TASK: Within the material below, locate the line with "Reconstruct the object" and the line with "import Module from 'manifold-3d';", then return those two lines and all lines between them, exactly as written.

START TASK INPUT

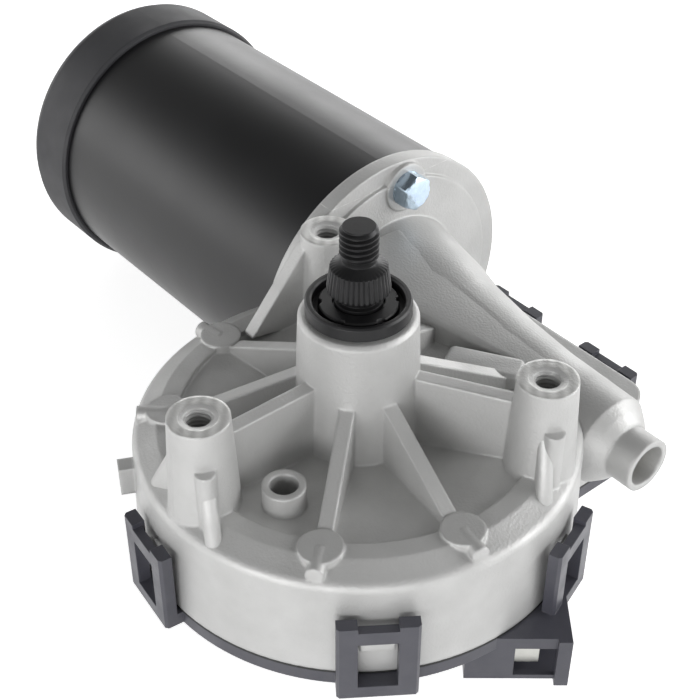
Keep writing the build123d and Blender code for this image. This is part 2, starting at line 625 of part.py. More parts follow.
def gear_housing():
    body = drum() + extrude(Plane.XY.offset(JOINT_Z) * block_outline(), BLOCK_TOP_Z - JOINT_Z)
    body -= motor_relief(TUBE_FRONT_X)
    body += block((FLANGE_FRONT_X, FLANGE_FRONT_X + BRIDGE_LENGTH),
                  (WORM_Y - BRIDGE_TO_SHAFT, WORM_Y + BRIDGE_TO_BACK), (JOINT_Z + BRIDGE_LIFT, BLOCK_TOP_Z))
    body += [*mounting_bosses(), *roof_ribs(), *rib_nodes(), tower(), *pilot_tube(), worm_tunnel()]
    body += [motor_flange(), *flange_gussets(), *latch_lugs(), *wall_stop()]
    # Nothing in front of the motor flange reaches below the joint face.
    body -= block((BLOCK_LEFT_X - RUNNING_GAP, PIPE_END_X), (-RIM_R, WORM_Y + FLANGE_R),
                  (WORM_Z - FLANGE_R, JOINT_Z))
    body -= [gear_chamber(), *worm_bores(), *mounting_holes(), *pilot_hole()]
    pocket_y = (WORM_Y + WORM_BORE_R + WALL, BLOCK_BACK_Y - WALL)
    body -= block((BLOCK_LEFT_X + BLOCK_CORNER_R, BLOCK_RIGHT_X - WALL), pocket_y,
                  (JOINT_Z, BLOCK_TOP_Z - WALL))
    bolt_hole = rod_x(BOLT_R + BOLT_HOLE_GAP, TUBE_FRONT_X - SPIGOT_LENGTH, BOLT_SEAT_X)
    body -= around_x(BOLT_ANGLES, BOLT_CIRCLE_R, bolt_hole)
    return body


# ---- Cover and what is fixed to it ----
def socket_block(along, out, z):
    """A box given by ranges along the mouth's axis, out of the side and up."""
    return Rot(0, 0, SOCKET_ANGLE) * block(along, (-out[1], -out[0]), z)


def clip_frame(wall):
    """Snap clip on a wall at distance wall along +X: two legs and a cross bar."""
    inner, outer = wall + CLIP_GAP, wall + CLIP_GAP + CLIP_THICKNESS
    half = CLIP_WIDTH / 2
    leg = block((inner, outer), (half - CLIP_LEG, half), (COVER_BOTTOM_Z, BLOCK_TOP_Z))
    bar = block((inner + CLIP_BAR_INSET, outer), (-half, half), (CLIP_BAR_LOW_Z, CLIP_BAR_TOP_Z))
    foot = block((wall - CLIP_ROOT, outer), (-half, half), (COVER_BOTTOM_Z, COVER_TOP_Z))
    frame = foot + bar + [leg, mirror(leg, Plane.XZ)]
    corners = [edge for edge in frame.edges().filter_by(Axis.Z)
               if abs(edge.center().X - outer) < 0.01 and abs(abs(edge.center().Y) - half) < 0.01]
    return chamfer(corners, CLIP_CHAMFER)


def connector_socket():
    """Rectangular hood under the rim of the cover, with a thicker collar round its mouth."""
    hood = socket_block((SOCKET_START, SOCKET_END), (SOCKET_IN, SOCKET_OUT), (SOCKET_BOTTOM_Z, SOCKET_TOP_Z))
    collar = socket_block((SOCKET_END - SOCKET_COLLAR, SOCKET_END),
                          (SOCKET_IN - SOCKET_COLLAR_OUT, SOCKET_OUT + SOCKET_COLLAR_OUT),
                          (SOCKET_BOTTOM_Z - SOCKET_COLLAR_OUT, COVER_TOP_Z))
    roof = socket_block((SOCKET_START, SOCKET_END), (SOCKET_IN, SOCKET_OUT), (COVER_BOTTOM_Z, COVER_TOP_Z))
    return hood + collar + roof


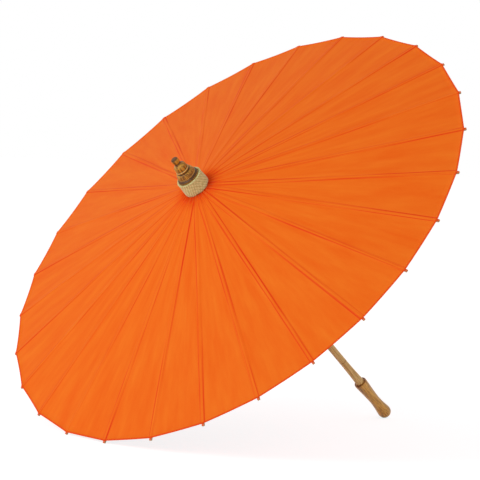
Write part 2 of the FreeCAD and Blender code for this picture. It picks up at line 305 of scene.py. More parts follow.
def makeOiledPaper(name, s):
    # Mulberry paper, dyed, pasted wet over the ribs and oiled: even colour with long soft streaks,
    # with painted shade as redder lines where it bends off a rib and as red in the pleats at the head.
    m = newMaterial(name)
    place = addNode(m, "ShaderNodeAttribute", {"attribute_name": "paperPlace"})
    cut = addNode(m, "ShaderNodeUVMap", {"uv_map": "cut"})
    asideAndAlong = addNode(m, "ShaderNodeSeparateXYZ", Vector=(cut, 0))

    spread = addNode(m, "ShaderNodeVectorMath", {"operation": "MULTIPLY", 1: s["streaks"]},
                     i0=(place, "Vector"))
    streak = addNode(m, "ShaderNodeTexNoise", {"Scale": s["streakScale"], "Detail": 5, "Roughness": 0.6},
                     Vector=(spread, 0))
    streakRamp = addNode(m, "ShaderNodeValToRGB", Fac=(streak, 0))
    setRamp(streakRamp, [(0.3, colour(s["dark"])), (0.72, colour(s["light"]))])

    # a broken line of painted shade along each side of the rib below; the large factor parts the two sides in the
    # noise
    side = addNode(m, "ShaderNodeVectorMath", {"operation": "MULTIPLY", 1: (900, 6, 0)}, i0=(cut, 0))
    sideAndRib = addNode(m, "ShaderNodeVectorMath", {"operation": "ADD"}, i0=(side, 0), i1=(spread, 0))
    aside = addNode(m, "ShaderNodeMath", {"operation": "ABSOLUTE"}, i0=(asideAndAlong, 0))
    off = addNode(m, "ShaderNodeMath", {"operation": "SUBTRACT", 1: s["creaseAt"] * mm}, i0=(aside, 0))
    near = addNode(m, "ShaderNodeMath", {"operation": "ABSOLUTE"}, i0=(off, 0))
    bend = addNode(m, "ShaderNodeMapRange",
                   {"From Min": s["creaseShadeFade"][0] * mm, "From Max": s["creaseShadeFade"][1] * mm,
                    "To Min": 1.0, "To Max": 0.0}, Value=(near, 0))
    broken = addNode(m, "ShaderNodeTexNoise", {"Scale": 0.8, "Detail": 2}, Vector=(sideAndRib, 0))
    brokenRamp = addNode(m, "ShaderNodeValToRGB", Fac=(broken, 0))
    setRamp(brokenRamp, [(0.46, grey(0.05)), (0.6, grey(1.0))])
    creaseShadeMask = addNode(m, "ShaderNodeMath", {"operation": "MULTIPLY"}, i0=(bend, 0), i1=(brokenRamp, 0))
    creaseShaded = addNode(m, "ShaderNodeMix", {"data_type": "RGBA", 7: colour(s["creaseShade"])},
                      i0=(creaseShadeMask, 0), i6=(streakRamp, 0))

    # painted shade in the pleats next to the collar
    pleats = addNode(m, "ShaderNodeVectorMath", {"operation": "MULTIPLY", 1: s["pleats"]},
                     i0=(place, "Vector"))
    pleatNoise = addNode(m, "ShaderNodeTexNoise", {"Scale": 1.0, "Detail": 2}, Vector=(pleats, 0))
    pleatRamp = addNode(m, "ShaderNodeValToRGB", Fac=(pleatNoise, 0))
    setRamp(pleatRamp, [(0.38, grey(0.1)), (0.6, grey(1.0))])
    reach = addNode(m, "ShaderNodeMapRange",
                    {"From Min": s["pleatShadeFade"][0] * mm, "From Max": s["pleatShadeFade"][1] * mm,
                     "To Min": 1.0, "To Max": 0.0}, Value=(asideAndAlong, 1))
    pleatShadeMask = addNode(m, "ShaderNodeMath", {"operation": "MULTIPLY", "use_clamp": True},
                     i0=(reach, 0), i1=(pleatRamp, 0))
    pleated = addNode(m, "ShaderNodeMix", {"data_type": "RGBA", 7: colour(s["pleatShade"])},
                      i0=(pleatShadeMask, 0), i6=(creaseShaded, 2))

    # the folded hem, two papers thick
    rim = addNode(m, "ShaderNodeAttribute", {"attribute_name": "fromRim"})
    hem = addNode(m, "ShaderNodeMapRange",
                  {"From Min": s["hemFade"][0] * mm, "From Max": s["hemFade"][1] * mm,
                   "To Min": 0.8, "To Max": 0.0}, Value=(rim, "Fac"))
    hemmed = addNode(m, "ShaderNodeMix", {"data_type": "RGBA", 7: colour(s["hem"])},
                     i0=(hem, 0), i6=(pleated, 2))

    # fibres four times as long as wide, and a matt oiled surface
    perFibre = 1 / (s["fibreSpacing"] * mm)
    fibrePlace = addNode(m, "ShaderNodeVectorMath",
                         {"operation": "MULTIPLY", 1: (perFibre, perFibre / 4, 1)}, i0=(cut, 0))
    fibre = addNode(m, "ShaderNodeTexNoise", {"Scale": 0.6, "Detail": 4, "Roughness": 0.7},
                    Vector=(fibrePlace, 0))
    rough = addNode(m, "ShaderNodeMapRange", {"To Min": s["roughness"][0], "To Max": s["roughness"][1]},
                    Value=(fibre, 0))
    wide = addNode(m, "ShaderNodeBump", {"Strength": 0.35, "Distance": 1.2 * mm}, Height=(streak, 0))
    fine = addNode(m, "ShaderNodeBump", {"Strength": 0.1, "Distance": 0.3 * mm},
                   Height=(fibre, 0), Normal=(wide, 0))
    shader = addNode(m, "ShaderNodeBsdfPrincipled", {"IOR": 1.5, "Specular IOR Level": 0.1},
                     Base_Color=(hemmed, 2), Roughness=(rough, 0), Normal=(fine, 0))
    return finishMaterial(m, shader)


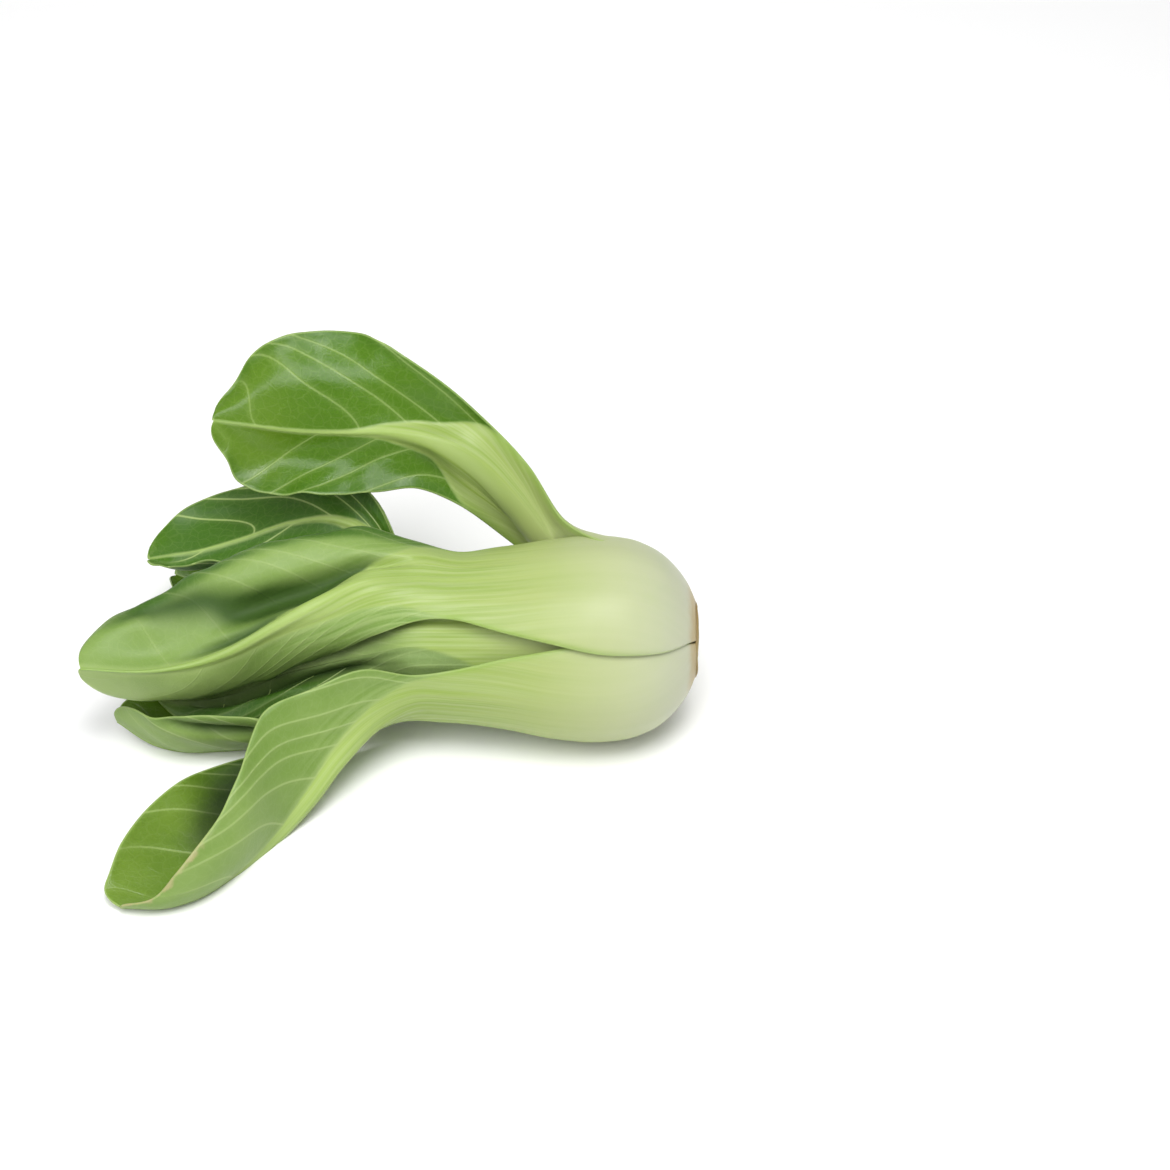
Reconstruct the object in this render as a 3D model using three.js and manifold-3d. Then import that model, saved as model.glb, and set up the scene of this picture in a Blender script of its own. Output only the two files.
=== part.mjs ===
import * as THREE from 'three';
import Module from 'manifold-3d';

// One whole head of baby bok choy, cut at the butt and lying on its side.
// Millimetres, +Z up. While modelling, the butt is at x = 0 and the head runs along -X;
// -Y is the front. At the end the group is moved so that the middle of its base is the origin.
//
// Every leaf is one surface over t (0 at the butt, 1 at the waist, 2 at the tip)
// and u (-1..1 across, 0 on the midrib). Theta turns it round the head: 0 up, 90 front,
// 180 down. Side a (u > 0) lies towards lower theta, side b (u < 0) towards higher theta.

const AXIS_Z = 34.9;
const FLOOR = 0.8;
const GAP = 0.32;
const BLADE_THICK = 0.9;
const EDGE_THICK = 1.1;
const TIP_START = 1.62;
const TIP_LEAST = 0.02;
const WING_START = 1.02;
const WING_LEAST = 1.2;
const RIB_END = 1.86;
const SLOT_LEAST = 0.08;
const BLEND_LENGTH = 0.3;
const STEP = 2e-3;
const GUARD = 0.45;
const BASE_FADE = [0.5, 1];
const TIP_SHRINK = 0.9;
const GROOVE_SPAN = [1.05, 1.35, 1.8, 2];
const RIPPLE_SPAN = [1.1, 1.45];
const RIPPLE_TURN = 0.9;
const LEAST_RADIUS = 5;
const SOFT_EDGE = 0.7;
const STEM_POINT = 0.5;
const CUT_LEAST = 1e-6;

// Outline of the head: t, distance from the butt, radius.
const BULB = [
  [0.00, 0.4, 13.0], [0.06, 3.2, 19.4], [0.16, 10.2, 28.0], [0.28, 20.0, 33.7],
  [0.42, 34.0, 36.0], [0.56, 49.0, 34.8], [0.72, 67.0, 31.0], [0.86, 82.0, 28.8],
  [1.00, 97.0, 28.0], [1.15, 112.0, 28.0],
];

// Half width of a stalk along its curved face.
const STALK = [
  [0.00, 11.0], [0.06, 17.0], [0.16, 27.0], [0.28, 33.0], [0.42, 34.5],
  [0.56, 30.0], [0.72, 23.0], [0.86, 17.5], [1.00, 15.0], [1.15, 14.0],
];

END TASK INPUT

SOLUTION:
Reconstruct the object in this render as a 3D model using three.js and manifold-3d. Then import that model, saved as model.glb, and set up the scene of this picture in a Blender script of its own. Output only the two files.
=== part.mjs ===
import * as THREE from 'three';
import Module from 'manifold-3d';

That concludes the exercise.